== Given instruction ==
Copy out every line of the data exactly.
:::::
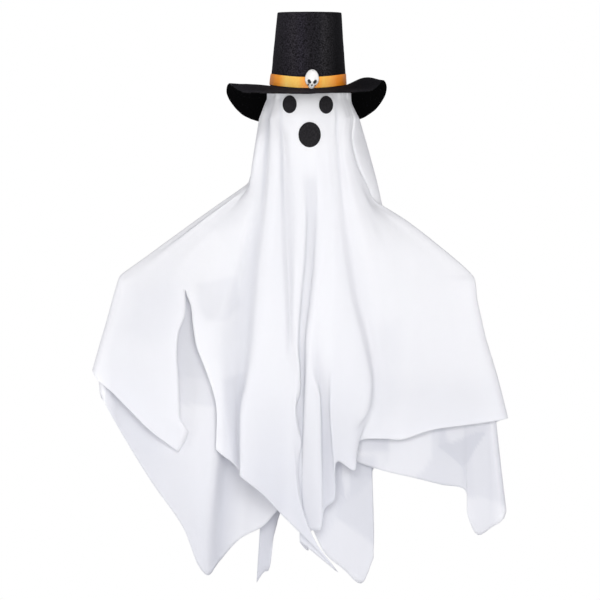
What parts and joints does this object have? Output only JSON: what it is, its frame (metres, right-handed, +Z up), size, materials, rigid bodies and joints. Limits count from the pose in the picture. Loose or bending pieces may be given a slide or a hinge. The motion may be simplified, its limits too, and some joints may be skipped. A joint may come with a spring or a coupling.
{
  "type": "hanging fabric ghost decoration",
  "caption": "Hanging ghost of draped white cloth over a ball head and wire arms, with felt face and brimmed felt hat.",
  "frame": {"origin": "middle of the hat's top, where the decoration is hung", "axes": "+Z up, the face looks along -Y, the arms spread along X"},
  "size_m": [0.6648, 0.249, 0.913],
  "materials": {
    "white_cloth": "matte",
    "black_felt": "matte",
    "face_felt": "matte",
    "orange_satin": "satin",
    "white_plastic": "gloss",
    "white_foam": "matte",
    "steel_wire": "satin"
  },
  "bodies": {
    "root": {"hat_crown": "black_felt", "hat_top": "black_felt", "hat_brim": "black_felt", "hat_band": "orange_satin", "skull_charm": "white_plastic", "head_ball": "white_foam", "arm_wire": "steel_wire", "outer_sheet": "white_cloth", "under_sheet": "white_cloth", "left_eye": "face_felt", "right_eye": "face_felt", "mouth": "face_felt"}
  },
  "joints": []
}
:::::
== Right answer ==
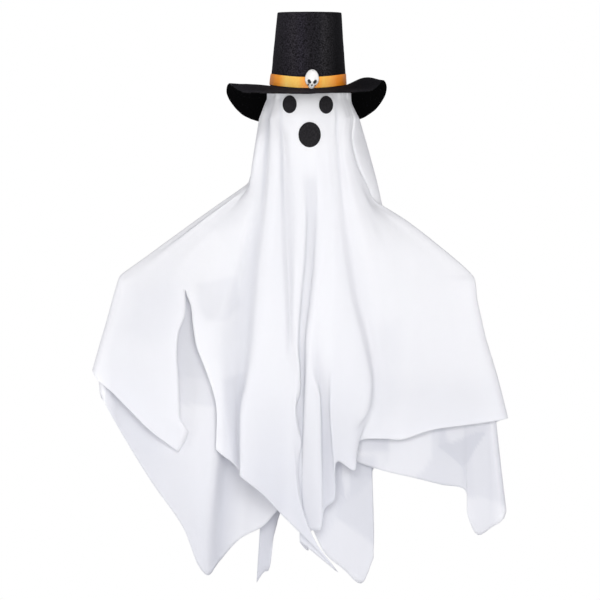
What parts and joints does this object have? Output only JSON: what it is, its frame (metres, right-handed, +Z up), size, materials, rigid bodies and joints. Limits count from the pose in the picture. Loose or bending pieces may be given a slide or a hinge. The motion may be simplified, its limits too, and some joints may be skipped. A joint may come with a spring or a coupling.
{
  "type": "hanging fabric ghost decoration",
  "caption": "Hanging ghost of draped white cloth over a ball head and wire arms, with felt face and brimmed felt hat.",
  "frame": {"origin": "middle of the hat's top, where the decoration is hung", "axes": "+Z up, the face looks along -Y, the arms spread along X"},
  "size_m": [0.6648, 0.249, 0.913],
  "materials": {
    "white_cloth": "matte",
    "black_felt": "matte",
    "face_felt": "matte",
    "orange_satin": "satin",
    "white_plastic": "gloss",
    "white_foam": "matte",
    "steel_wire": "satin"
  },
  "bodies": {
    "root": {"hat_crown": "black_felt", "hat_top": "black_felt", "hat_brim": "black_felt", "hat_band": "orange_satin", "skull_charm": "white_plastic", "head_ball": "white_foam", "arm_wire": "steel_wire", "outer_sheet": "white_cloth", "under_sheet": "white_cloth", "left_eye": "face_felt", "right_eye": "face_felt", "mouth": "face_felt"}
  },
  "joints": []
}